Une aristocrate française (Fanny Ardant) a des ennuis avec son petit chien, à qui elle donne du caviar à manger: il ne peut déféquer que sur l'herbe –alors on installe un bout de pelouse dans sa salle de bains.

Eltsine et Poutine

Accompagnés de cinq prostituées, trois collaborateurs et trois gardes du corps de l'ambassadeur de Russie, attendu dans la soirée, exigent une chambre forte pour entreposer plusieurs valises remplies de billets. En direct à la télévision, ils assistent à l'annonce de la démission de leur président Boris Eltsine, qui va céder le pouvoir à Vladimir Poutine.

Quant à William Crush (Mickey Rourke), escroc américain à la perruque blonde et au teint orangé façon Trump, il attend la visite d'un banquier suisse (Milan Peschel) pour trafiquer ses comptes grâce au bug de l'an 2000. Mais, moi attendu, son fils inconnu, né de ses amours de jeunesse à Prague, débarque par surprise avec sa femme et ses deux jumelles…

Comédie provocatrice

Alors que l'humanité voyait en ce XXIe siècle la promesse de jours meilleurs, "THE PALACE est avant tout une comédie provocatrice, parfois amère, parfois frivole et excentrique, qui laissera le spectateur avec une question persistante: qu'est-ce qui n'a pas fonctionné?", expliquait Polanski dans sa note d'intention au moment de la présentation du film à Venise. C'est, pour lui, "une comédie montrant la naïveté, l’hédonisme, la corruption et les inégalités sociales qui sont à l’origine des problèmes actuels du monde".

Se moquer avec humour du monde des riches et des privilégiés n'est pas chose facile. Récemment le réalisateur suédois Ruben Östlund s'y était réussi avec ses deux Palmes d'or au Festival de Cannes, THE SQUARE (2027) et SANS FILTRE (2022). Ici Roman Polanski, dont l'humour n'a jamais été le point fort, rate en partie la cible.

Acteurs inégaux

En effet le ton sarcastique de THE PALACE n'empêche pas le film d'être rarement drôle, parfois de mauvais goût, avec des acteurs inégaux. John Cleese est savoureux mais Mickey Rourke fait peine à voir avec son visage botoxé et son teint hâlé (qui n'ont rien d'un rôle de composition), et l'on se demande ce que vient faire Fanny Ardant dans cette galère.

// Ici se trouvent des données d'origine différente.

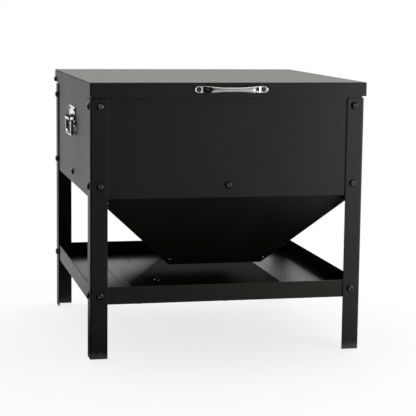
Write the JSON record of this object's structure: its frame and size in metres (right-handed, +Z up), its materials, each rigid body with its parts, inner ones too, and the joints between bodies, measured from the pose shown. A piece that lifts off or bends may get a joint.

Mais le film, avec ses différentes intrigues originales ou amusantes, sa réalisation rythmée et propre, et certains personnages crédibles ou pittoresques, n'est pas l'horreur décrite par la majorité des critiques déchaînés lors de la Mostra. Comme pour Woody Allen, la presse et les milieux du cinéma ont désormais tendance à juger les films de Polanski à l'aune de ses ennuis avec la justice, pour des accusations de viols et d'agressions sexuelles.

Crépuscule

C'est le 24e film, et peut-être le dernier, du réalisateur franco-polonais, au crépuscule de sa vie (il aura 91 ans en août). THE PALACE est loin des chefs d'œuvre ROSEMARY'S BABY, CHINATOWN, TESS ou J'ACCUSE, mais est loin d'être aussi monstrueux que ses personnages.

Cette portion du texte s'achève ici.